Gradient descent is a numerical method for finding local minima of functions, and is used for neural network learning. The method involves initializing the variables of the function and then taking small steps in the direction of the negative gradient.

  1. Suppose that \(E(\vec x) = \sum_i x_i^2\). What is the gradient of \(E\)?
  2. Suppose that \(E(x, y) = 2x^2 + y^2\). What is the gradient of \(E\)? Where is the minimum of \(E\) located? Does minus the gradient point in the direction of the minimum? Would that prevent gradient descent from finding the minimum?

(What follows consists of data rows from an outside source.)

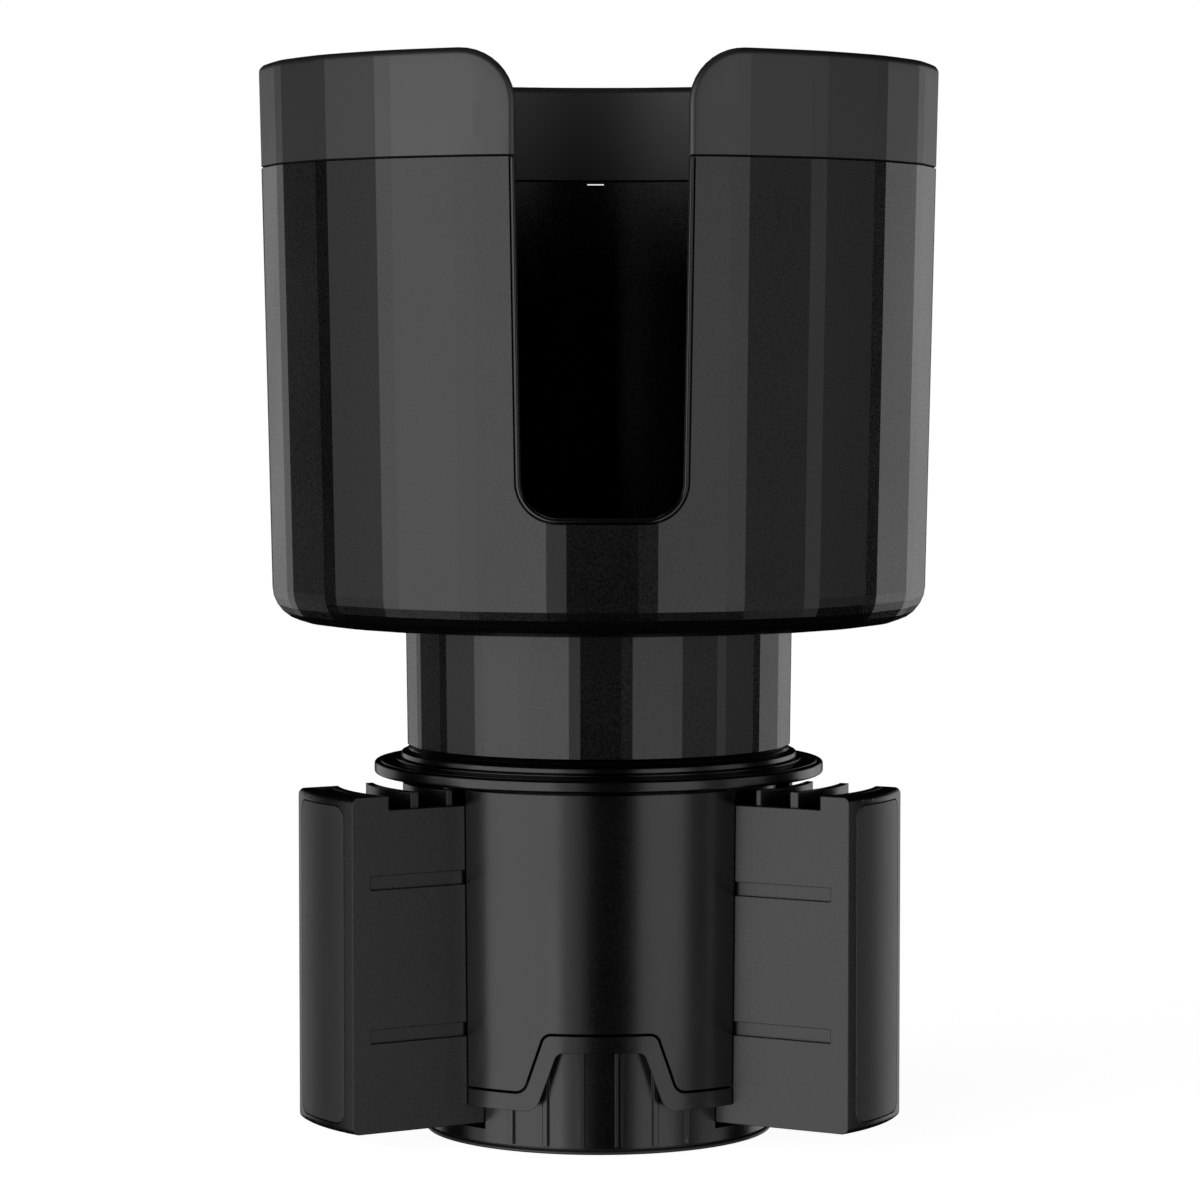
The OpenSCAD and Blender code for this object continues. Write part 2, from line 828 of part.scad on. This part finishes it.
// Grip pad of the left jaw
module pad_left() {
    color([0.15, 0.15, 0.155])
        rotate([0, 0, jaw_azimuth[0]])
            pad_solid();
}

// Grip pad of the right jaw
module pad_right() {
    color([0.15, 0.15, 0.155])
        rotate([0, 0, jaw_azimuth[1]])
            pad_solid();
}

// Grip pad of the rear jaw
module pad_rear() {
    color([0.15, 0.15, 0.155])
        rotate([0, 0, jaw_azimuth[2]])
            pad_solid();
}

rim_ring();
cup_shell();
slot_trim();
cup_screws();
neck();
collar();
scroll_disc();
neck_screws();
pivot_washer();
pivot_screw();
base_housing();
slide_floor();
base_shoe();
shoe_screws();
foot_pad();
jaw_left();
jaw_right();
jaw_rear();
pad_left();
pad_right();
pad_rear();
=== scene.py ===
"""Looks of the car cup holder adapter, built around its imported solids.

The faceted cup is lined up with the photograph: the handle slot faces -Y, the
axis is Z, and the foot stands on the floor at z = 0. Lengths are written in
millimetres and turned into metres by MM.
"""
import math

import bmesh
import bpy
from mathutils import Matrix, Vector


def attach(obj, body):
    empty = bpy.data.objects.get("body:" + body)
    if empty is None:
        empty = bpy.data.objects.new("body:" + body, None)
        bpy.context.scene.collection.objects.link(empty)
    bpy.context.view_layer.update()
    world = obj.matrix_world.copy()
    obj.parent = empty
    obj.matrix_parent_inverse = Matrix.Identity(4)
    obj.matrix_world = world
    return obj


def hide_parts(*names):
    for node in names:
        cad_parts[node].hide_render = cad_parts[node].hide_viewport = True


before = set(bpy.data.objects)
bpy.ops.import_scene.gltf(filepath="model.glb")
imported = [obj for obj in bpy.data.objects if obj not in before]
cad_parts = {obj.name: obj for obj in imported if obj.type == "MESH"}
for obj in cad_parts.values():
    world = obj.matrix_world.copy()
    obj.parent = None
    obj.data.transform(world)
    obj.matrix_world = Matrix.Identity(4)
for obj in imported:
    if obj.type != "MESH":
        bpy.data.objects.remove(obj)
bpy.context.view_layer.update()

MM = 0.001

# Dimensions in mm, the same as in the solids. Corner radii of the cup's outline
# are at its rim and at its underside; the slot's halves at its top and its foot.
CUP_Z, SEAM_Z, RIM_Z = 82.7, 155.1, 171.5
RIM_RADIUS, BASE_RADIUS = 54.65, 52.7
FACET_HALF = math.radians(11.7 / 2)
FACET_PITCH = math.radians(15)
CUP_WALL = 2.3
SLOT_TOP_HALF, SLOT_LOW_HALF = 14.0, 13.25
SLOT_Z, SLOT_CORNER = 100.0, 6.5
TRIM_WIDTH = 1.02
RING_CORNER = 8.5
SEAM_GROOVE, SEAM_DEPTH = 0.35, 0.8


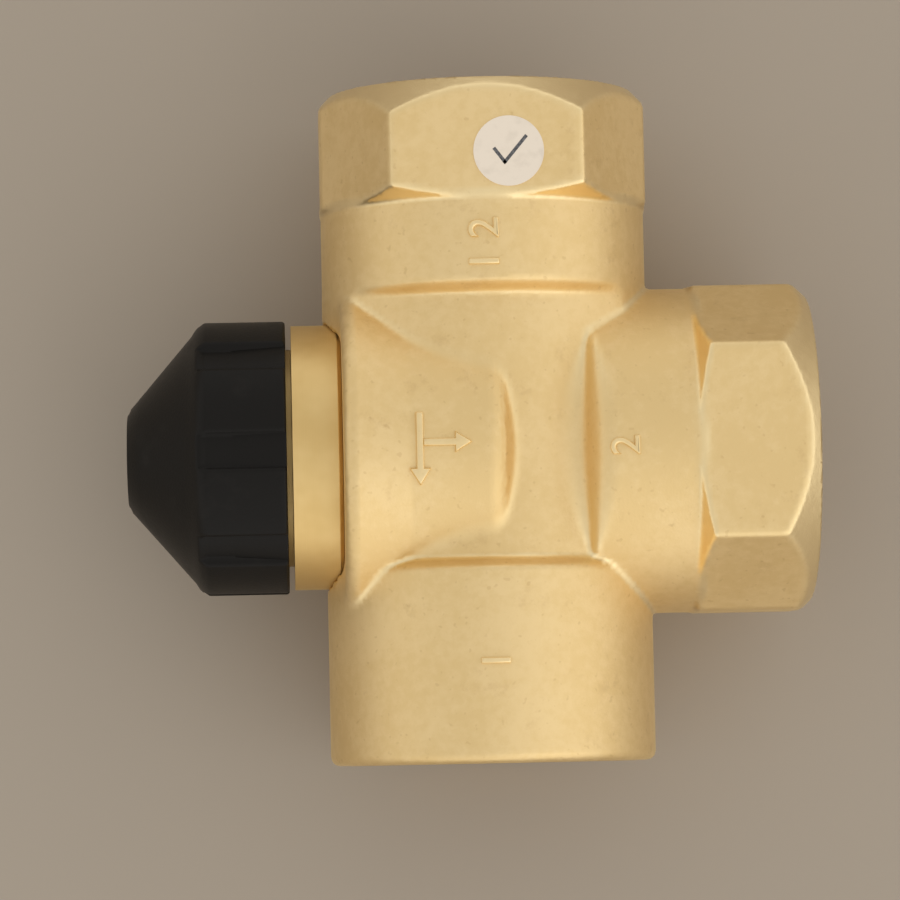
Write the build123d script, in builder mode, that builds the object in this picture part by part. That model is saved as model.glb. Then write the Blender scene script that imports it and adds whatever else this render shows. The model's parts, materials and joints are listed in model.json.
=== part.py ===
from build123d import *
import os
from math import cos, radians, sqrt, tan

# Three-way seat valve for DN 25 pipe, lying on its back.
# The common port points along +Y, the straight port along -Y, the branch port along +X
# and the actuator neck along -X. The origin is the centre of the common port's mouth.

# Pipe threads, drawn at their minor diameter, in millimetres
pipe_bore = 30.291
pipe_thread_depth = 16.0
mouth_chamfer = 0.5
waterway = 25.0  # bore behind each pipe thread

# Port bosses
port_wall = 5.3545  # from the pipe thread out to the round of every boss
hexagon_length = 15.0
hexagon_shoulder = 1.5  # from the round of the boss up to the hexagon's corners
hexagon_end_angle = 40.0  # of the turned chamfer, from the end face
end_face_od = 38.5
common_reach = 45.5  # from the crossing of the axes to each port's end face
straight_reach = 39.0
branch_reach = 40.5
straight_chamfer = 1.2

# Forged relief between the bosses, on the front and the back: a crowned floor, stepped at its ends
relief_top = 19.05
relief_bottom = 13.85
relief_step = 1.0  # length of the slope from the floor up to the barrel
relief_depth = 2.6  # from the barrel down to the middle of the floor
relief_flatness = 5.4  # of the crowned floor's radius over the barrel's
relief_side = 1.1  # the cut runs this far past the floor's edge on the barrel
relief_lift = 0.2  # the slope ends this far above the barrel, so that it runs out of it
relief_fillet = 0.5

# Branch boss and neck boss, turned about the stem axis
branch_start = 13.2
branch_cove = 4.7
branch_cove_round = 5.2
neck_reach = 18.3
neck_ridge_rise = 0.1  # of the boss's inner end over the round of the ports
neck_waist_rise = 0.4
neck_flare_rise = 1.5
neck_waist = 10.0  # from the crossing of the axes to where the flare starts
neck_inner_end = 1.0
neck_end_slope = 2.4
neck_foot_sink = 0.9  # of the slope's foot below the relief's floor
neck_rim_round = 1.6
neck_end_round = 0.5

# Waterways round the seats, measured from the crossing of the axes
seat_bore = 15.0
seat_lip_od = 18.4
seat_lip = 0.6
wall_start = -3.4
wall_end = 0.0
middle_chamber_length = 10.9
outer_chamber_step = 1.0  # inside the bonnet's thread
slot_clearance = 0.6
common_slot_height = 21.0
straight_slot_height = 18.0
common_bore_end = 20.0
straight_bore_end = 17.0

# Stem and its stroke
stem_d = 4.0
stem_tail_d = 3.0
stroke = 2.5
stem_clearance = 0.07
stem_tip_round = 0.5

# Seat ring screwed in through the branch port
ring_shoulder = 4.0  # of the ring outside its seat lip
ring_ledge = 1.0  # that the ring bears on, round the middle chamber
ring_length = 6.3
ring_key_width = 3.0
ring_key_depth = 1.6
branch_waterway_step = 0.6

# Bonnet with its collar and the actuator thread
bonnet_thread_d = 26.0
bonnet_thread_length = 7.2
collar_d = 33.4
collar_length = 6.5
collar_chamfer = 1.4
collar_chamfer_rise = 2.2
collar_face_gap = 0.4  # round the collar, where the body is faced back for it
neck_thread_d = 29.8
neck_thread_length = 8.0
neck_relief_d = 27.4
neck_relief_length = 1.5
neck_end_chamfer = 0.8
spring_chamber_d = 18.0
bonnet_floor = 2.0
fit_gap = 0.05

# Gland in the end of the bonnet
gland_d = 13.0
gland_nut_length = 4.2
gland_seal_bore = 8.0
spacer_length = 1.2
gland_key_width = 2.0
gland_key_depth = 1.5

# Guide disc, spring and spring cup
guide_thickness = 1.5
guide_hole_d = 3.4
guide_hole_count = 6
guide_hole_edge = 3.2  # from the bonnet's thread to the middle of each hole
guide_edge_gap = 0.1
cup_d = 17.2
cup_thickness = 1.2
cup_rim = 1.3
circlip_thickness = 0.6
circlip_d = 7.4
circlip_gap_angle = 70.0
circlip_groove_d = 3.2
circlip_end_gap = 0.3
spring_wire = 1.3
spring_mean_d = 13.4
spring_turns = 4.25
spring_end_gap = 0.1

# Plug with a rubber ring on each face
plug_d = 20.4
plug_seal_thickness = 1.9
plug_seal_proud = 0.5
plug_seal_cover = 0.6  # of the seal past the seat lip, on each side
seat_gap = 0.02
washer_d = 9.0
washer_thickness = 0.8
nut_flats = 5.5
nut_thickness = 2.2

# O-rings, by wire diameter
bonnet_ring_wire = 1.3
seat_ring_wire = 1.6
seat_ring_groove_start = 1.0
seat_ring_groove_width = 2.0

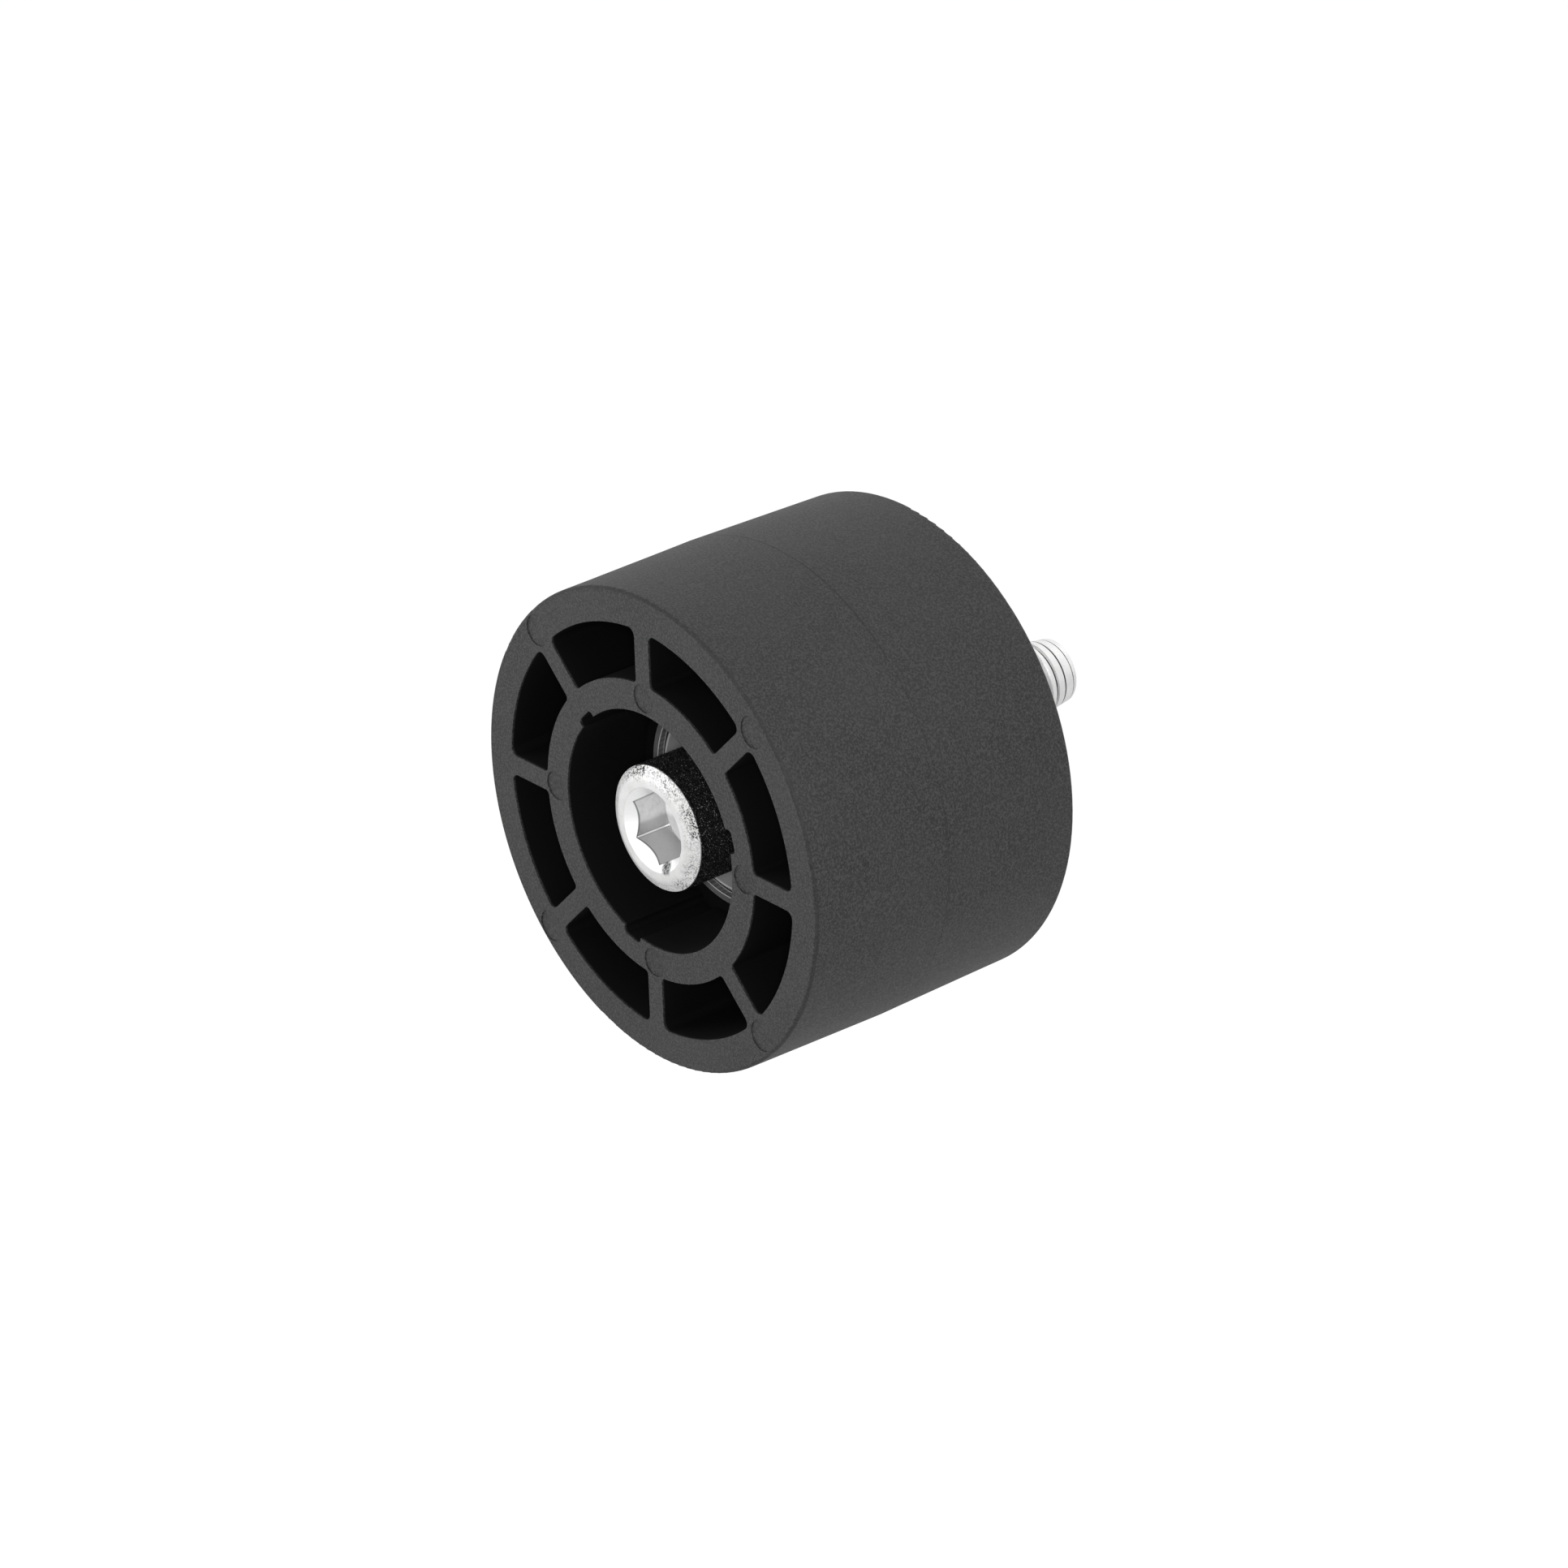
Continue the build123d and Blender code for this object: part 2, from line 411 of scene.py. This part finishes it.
def findDirt(paint, pits):
    # how dirty the head's face is, and where the dent in the socket's mouth is painted shade
    x, y, z, r = paint.x, paint.y, paint.z, paint.radius
    stain = paint.band(r, zinc["chamferMiddle"], zinc["chamferWidth"], zinc["chamferEdge"])
    stain = stain * zinc["chamferDirt"]
    for stainX, stainZ, size, strength in zinc["stains"]:
        away = paint.distance(x - stainX * mm, z - stainZ * mm)
        stain = stain + paint.before(away, size * zinc["stainCore"], size, strength)
    onFace = paint.before(y, *zinc["faceEnd"]) * paint.past(r, *zinc["faceStart"])
    dirt = stain * onFace * (pits * zinc["stainPits"] + zinc["stainPlain"])

    dentX, dentZ, size = zinc["dent"]
    away = paint.distance((x - dentX * mm) * zinc["dentStretch"], z - dentZ * mm)
    dent = paint.before(away, size * zinc["dentCore"], size)
    dent = dent * paint.before(y, *zinc["dentEnd"])
    return dirt + pits * zinc["pitShade"], dent


def findSocket(paint):
    # inside the hexagon, on the countersunk mouth, and where the two meet
    x, y, z, r = paint.x, paint.y, paint.z, paint.radius
    flat = None  # how far out the nearest flat's plane lies
    for step in range(3):
        turn = math.radians(zinc["flatTurn"] + 60 * step)
        out = abs(x * math.cos(turn) + z * math.sin(turn))
        flat = out if flat is None else out.maths("MAXIMUM", flat, out)
    within = paint.before(y, *zinc["socketEnd"])
    inSocket = paint.before(flat, *zinc["flatEdge"]) * paint.past(y, *zinc["socketStart"])
    coneRadius = r + y - zinc["headFace"] * mm
    cone = paint.band(coneRadius, zinc["coneRadius"], zinc["coneWidth"], zinc["coneEdge"])
    cone = cone * within * paint.past(y, *zinc["coneStart"])
    mouth = paint.band(flat, zinc["flats"] / 2, zinc["mouthWidth"], zinc["mouthEdge"])
    return inSocket * within, cone, cone * mouth


def paintWall(paint, inSocket, coarse):
    # the socket's flats: painted light on the upper ones and painted shade on the low ones, with
    # a painted highlight in the corner that shows and a painted shade line beside it
    x, z, r = paint.x, paint.z, paint.radius
    turn = math.radians(zinc["cornerTurn"])
    toCorner = x * math.cos(turn) + z * math.sin(turn)
    toCorner = paint.past(toCorner, *zinc["cornerStart"]) * inSocket
    corner = paint.past(r, *zinc["cornerRadius"]) * toCorner
    besideShade = paint.band(r, zinc["besideRadius"], zinc["besideWidth"], zinc["besideEdge"])
    shadedWall = paint.before(z + x * zinc["lowWallSlope"], *zinc["shadedWall"])
    stain = paint.ramp(coarse, *zinc["wallStainRange"]) * zinc["wallStain"]
    wall = paint.mix(shadedWall, grey(zinc["litWallColour"]), grey(zinc["shadedWallColour"]))
    wall = paint.mix(stain, wall, grey(zinc["wallStainColour"]))
    # painted highlight along the corner
    wall = paint.mix(corner, wall, grey(1.0))
    # a painted shade line beside the corner's highlight
    besideShade = besideShade * toCorner * zinc["besideStrength"]
    return paint.mix(besideShade, wall, grey(zinc["besideShadeColour"]))


def findRoots(paint, coarse):
    # the thread's roots, which follow the worn point inwards near the end
    y, r = paint.y, paint.radius
    radius, place, slope = zinc["pointSurface"]
    under = radius * mm - (y - place * mm) * slope - zinc["rootUnder"] * mm
    limit = under.maths("MINIMUM", under, zinc["rootRadius"] * mm)
    root = paint.before(r - limit, -zinc["rootEdge"], zinc["rootEdge"])
    root = root * paint.past(y, *zinc["rootStart"]) * paint.before(y, *zinc["rootEnd"])
    return root * (zinc["rootPlain"] + coarse * zinc["rootClouds"])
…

5. Combining the cross entropy loss with softmax

The PyTorch QuickStart Tutorial uses the function torch.nn.CrossEntropyLoss. This is actually the cross entropy loss composed with the softmax function. In other words, it is what you get when you substitute Eq. (\ref{eq:Softmax}) for \(p_i\) in Eq. (\ref{eq:CrossEntropy}).

  1. Calculate the gradient of \(L\) with respect to \(\vec{p}\), \(\partial L/\partial p_i\), from Eq. (\ref{eq:CrossEntropy}).
  2. From Eq. (\ref{eq:Softmax}), show that the Jacobian matrix of first partial derivatives is \begin{equation} \frac{\partial p_i}{\partial x_j} = p_i\delta_{ij} - p_ip_j \end{equation} Here \(\delta_{ij}\) is the Kronecker delta.
  3. Apply the multivariate chain rule for differentiation, \begin{equation} \frac{\partial L}{\partial x_j} = \sum_i\frac{\partial L}{\partial p_i} \frac{\partial p_i}{\partial x_j} \end{equation} to derive an expression for the gradient of \(L\) with respect to \(\vec{x}\). Hint: the final answer is very simple. Verify that at most one of the elements of the gradient can be negative if \(\vec{c}\) is a one-hot vector. Which element is it?

6. Linear algebra and PyTorch

Learn how to implement linear algebra with Pytorch by going through the tutorials in Section 2.1 Data Manipulation and Section 2.3 Linear Algebra of the online textbook Dive into Deep Learning. Note the link at the top that opens the section as a notebook in Google Colab.